In that same lecture, Brown, speaking of Cage and sounding almost exasperated, proclaimed: "he keeps changing his mind." Too often when musicians think of Cage they only consider his work in the 50s and 60s, with the predominant features of silence, chance and indeterminacy. But this is but one moment in a long life of constant change. And it is the attitude of change as something to desire rather than resist, that I think points to what makes Cage himself an exemplary figure worth paying attention to when considering what in the past might be worth emulating in the future.

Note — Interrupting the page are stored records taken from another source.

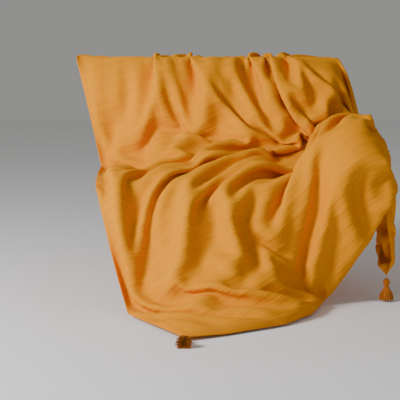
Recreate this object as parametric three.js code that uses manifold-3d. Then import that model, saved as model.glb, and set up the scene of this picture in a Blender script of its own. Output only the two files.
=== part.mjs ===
// Throw blanket, 1700 x 2000 mm, draped askew over a small sofa: one woven panel, the thread of
// its four hems, and a tassel on each corner. The sofa itself isn't part of the object, but its
// seat, back and arm give the cloth its shape.
//
// Millimetres, +Z up, -Y towards the front. The origin is on the underside of the cloth, in the
// middle of the seat.

import * as THREE from "three";
import { mergeVertices } from "three/addons/utils/BufferGeometryUtils.js";
import Module from "manifold-3d";

const wasm = await Module();
wasm.setup();

// ---- driving dimensions --------------------------------------------------------------------

const CLOTH_THICKNESS = 4;
const HEM_WIDTH = 25;
const THREAD_RADIUS = 0.6;
const THREAD_GAP = 0.5;
const THREAD_LIFT = CLOTH_THICKNESS + THREAD_GAP + THREAD_RADIUS;

// the sofa that the cloth lies on
const FLOOR_Z = -430;
const SEAT_Z = 0;
const SEAT_FRONT_Y = -270;
const SEAT_BACK_Y = 220;
const DROP_FOOT_Y = -410;
const BACK_TOP_Z = 430;
const BACK_TOP_FRONT_Y = 330;
const REAR_Y = 500;
const BACK_END_X = 620;
const ARM_INNER_X = 570;
const ARM_OUTER_X = 705;
const ARM_FRONT_Y = -290;
const ARM_REAR_Y = 380;
const ARM_TOP_Z = 170;
const EDGE_RADIUS = 40;
const ARC_STEPS = 5;

// the corners of the cloth, on the outer surface
const FRONT_CORNER = { x: -10, y: -845 };
const SIDE_CORNER = { y: -250, z: -335 };
const REAR_LEFT_CORNER = { x: -400, z: 350 };
const REAR_RIGHT_CORNER = { z: 40 };

// a tassel: its cord hangs from its stitches, and the rest is measured down from its eye
const CORD_RADIUS = 1.2;
const CORD_LENGTH = 10;
const CORD_END_GAP = 0.4;
const STITCH_DROP = 2.5;
const HEAD_RADIUS = 12.5;
const HEAD_DROP = 14.5;
const NECK_RADIUS = 7;
const NECK_BOTTOM = 31;
const BINDING_THICKNESS = 1.6;
const BINDING_TOP = 26;
const BINDING_BOTTOM = 30.5;
const SKIRT_TOP_RADIUS = 8.5;
const SKIRT_RADIUS = 29;
const SKIRT_BOTTOM = 80;
const GAP = 0.3;
const ROUND_SEGMENTS = 20;
const CORD_SEGMENTS = 8;

// the front tassel lies on the floor: how far its cord and its axis rise, and its flat skirt
const LYING_CORD_RISE = 48;
const LYING_RISE = 4.3;
const LYING_FLATTEN = 0.6;
const LYING_CORD_START = { forward: 3, up: CLOTH_THICKNESS };

// past every face of the object
const FAR = 1200;

// ---- materials -----------------------------------------------------------------------------

function fabric(color) {
  return new THREE.MeshStandardMaterial({ color, roughness: 0.92, metalness: 0 });
}

const clothMaterial = fabric(0xdc9839);
const threadMaterial = fabric(0xb77620);
const yarnMaterial = fabric(0xb8691c);

// ---- solids --------------------------------------------------------------------------------

function toSolid(geometry) {
  const plain = geometry.clone();
  plain.deleteAttribute("normal");
  plain.deleteAttribute("uv");
  const merged = mergeVertices(plain, 1e-4);
  return new wasm.Manifold(new wasm.Mesh({
    numProp: 3,
    vertProperties: new Float32Array(merged.attributes.position.array),
    triVerts: new Uint32Array(merged.index.array),
  }));
}

function toGeometry(solid) {
  const mesh = solid.getMesh();
  const geometry = new THREE.BufferGeometry();
  geometry.setAttribute("position", new THREE.BufferAttribute(mesh.vertProperties, 3));
  geometry.setIndex(new THREE.BufferAttribute(mesh.triVerts, 1));
  geometry.computeVertexNormals();
  return geometry;
}

function extrude(points, depth) {
  const shape = new THREE.Shape(points.map(([u, v]) => new THREE.Vector2(u, v)));
  return new THREE.ExtrudeGeometry(shape, { depth, bevelEnabled: false });
}

// a side view outline of [y, z] points, filled between two x
function sidePrism(points, from, to) {
  const turn = new THREE.Matrix4().set(0, 0, 1, from, 1, 0, 0, 0, 0, 1, 0, 0, 0, 0, 0, 1);
  return toSolid(extrude(points, to - from).applyMatrix4(turn));
}

// a front view outline of [x, z] points, filled between two y
function frontPrism(points, from, to) {
  const turn = new THREE.Matrix4().set(1, 0, 0, 0, 0, 0, -1, to, 0, 1, 0, 0, 0, 0, 0, 1);
  return toSolid(extrude(points, to - from).applyMatrix4(turn));
}

// a plan view outline of [x, y] points, filled over the whole height
function planPrism(points) {
  return toSolid(extrude(points, 2 * FAR).translate(0, 0, -FAR));
}

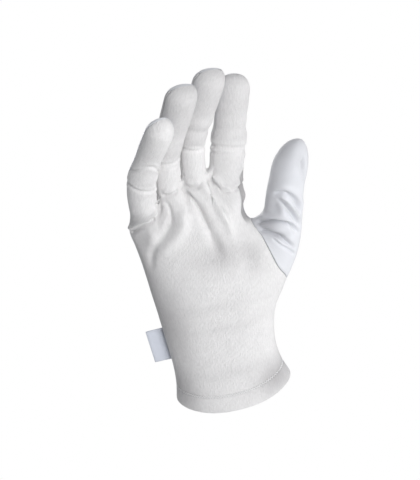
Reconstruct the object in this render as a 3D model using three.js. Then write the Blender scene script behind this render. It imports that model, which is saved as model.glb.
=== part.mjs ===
// White cotton dress glove for the right hand, in the form that it has when it is worn.
// Millimetres. The origin is the middle of the wrist opening, +Z runs to the fingertips,
// -Y is the palm side and +X the thumb side. The glove is one skin of cloth that is cut along
// its seams into a palm panel, a back panel, three fourchettes, a thumb and a hem.

import * as THREE from 'three';

// Cloth and seams
const CLOTH = 1.2; // wall of the knitted cloth
const HEM_CLOTH = 2.2; // wall of the turned-up hem, which is two layers
const SEAM_GAP = 0.4; // clearance between two pieces along a seam

// Hand body, from the wrist opening to the finger webs
const BODY_HEIGHT = 174; // wrist opening to the web between the middle and ring fingers
const PALM_FRONT = 17; // middle of the hand to the palm at the knuckles
const PALM_BACK = 14; // middle of the hand to the back of the glove at the knuckles
const BODY_WIDTH = 85.3; // across the hand at the knuckles
const HEM_HEIGHT = 13; // stitch line of the hem above its edge
const HEM_DROOP = 8; // how far the edge hangs lower at the front and back than at the sides
const DROOP_REACH = 62; // height above the edge at which the droop has gone
const FINGER_ROOT = 36; // stretch below the webs in which the palm divides into fingers
const WEB_DIP = 2.2; // how far the web dips between its two fingers

// Fingers, from the little finger to the index. web is the height of the web on the thumb side
// of the finger, as a drop below BODY_HEIGHT, and gap the width of that web. set is the distance
// of the root in front of the middle of the hand. root, middle and tip are the bends towards the
// palm at each joint, and leanRoot and lean the lean at the root and past the middle, in degrees.
// tipSide and tipBack are how far the top of the tip lies off the finger's middle line, square is
// how blunt the tip is, and taper how long it is, as a share of the width.
const FINGERS = [
  {
    name: 'little', width: 20.5, pad: 18.2, depth: 17.5, length: 78, web: 12, gap: 1, set: 7,
    root: 21, middle: 14, tip: 6, leanRoot: 4, lean: 26.5, tipSide: 3, tipBack: 4, square: 2.4, taper: 0.52,
  },
  {
    name: 'ring', width: 18.8, pad: 20.5, depth: 18, length: 82, web: 1, gap: 1, set: 3.5,
    root: 16, middle: 14, tip: 6, leanRoot: 4, lean: 22, tipSide: 7, tipBack: 4, square: 2.7, taper: 0.52,
  },
  {
    name: 'middle', width: 18, pad: 20.8, depth: 18, length: 79, web: 2, gap: 2.4, set: 1,
    root: 9, middle: 14, tip: 8, leanRoot: 4, lean: 24, tipSide: 6.5, tipBack: 4, square: 2.5, taper: 0.52,
  },
  {
    name: 'index', width: 25, pad: 22.6, depth: 18, length: 65.5, web: 7, gap: 0, set: -3,
    root: 1, middle: 3, tip: 6, leanRoot: 15, lean: 16.5, tipSide: 4, tipBack: 3, square: 3, taper: 0.5,
  },
];
const LITTLE_SIDE_DROP = 20; // drop of the little finger's root on its outer side
const FOURCHETTE_SPAN = 34; // half the angle that a fourchette takes of the finger at its root

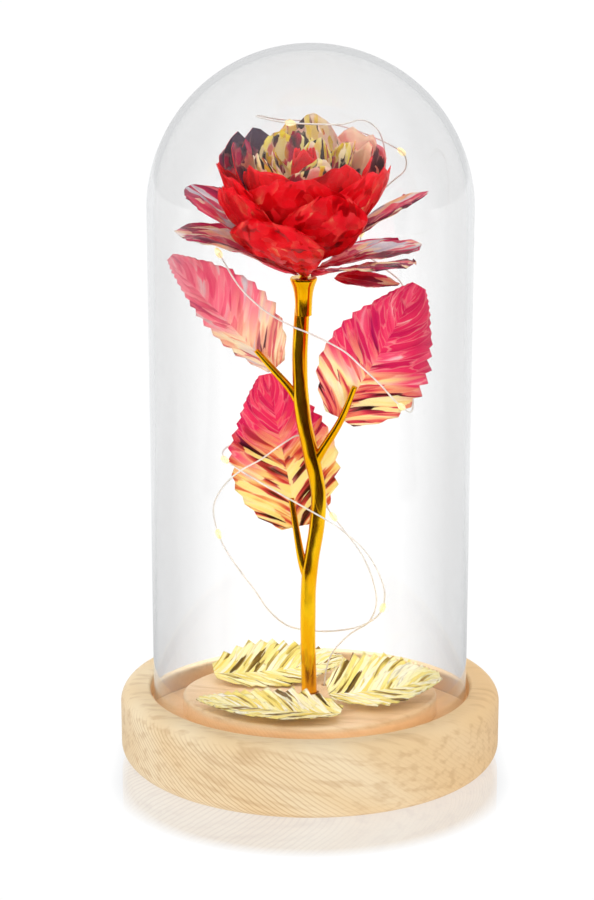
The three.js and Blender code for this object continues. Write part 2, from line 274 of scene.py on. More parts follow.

In 1988, while walking with John Cage after a concert in New Mexico where he was the featured guest, I asked him a question related to a subject much discussed at the time: "What do you think about the 'death of the avant-garde?" To which he responded, after his typical momentary pause to reflect on a response: "There will always be an avant-garde because there will always be people who want to do something new." That's what I mean by attitude.

Because Cage was a composer, the best way to experience this of course is not by writing about it but instead by listening. And a performance of "Child of Tree" (which I'm now playing again in concerts) offers the possibility of experiencing aesthetically what it might mean to be "influenced" by Cage: to approach what one hears with an open mind, to listen without preconception, hearing what there is to hear, and enjoying the experience without the typical value judgments so often attached to all we experience. If you consider John Cage from this perspective, which is I think is his ultimate legacy, everything becomes new. And we can all be changed.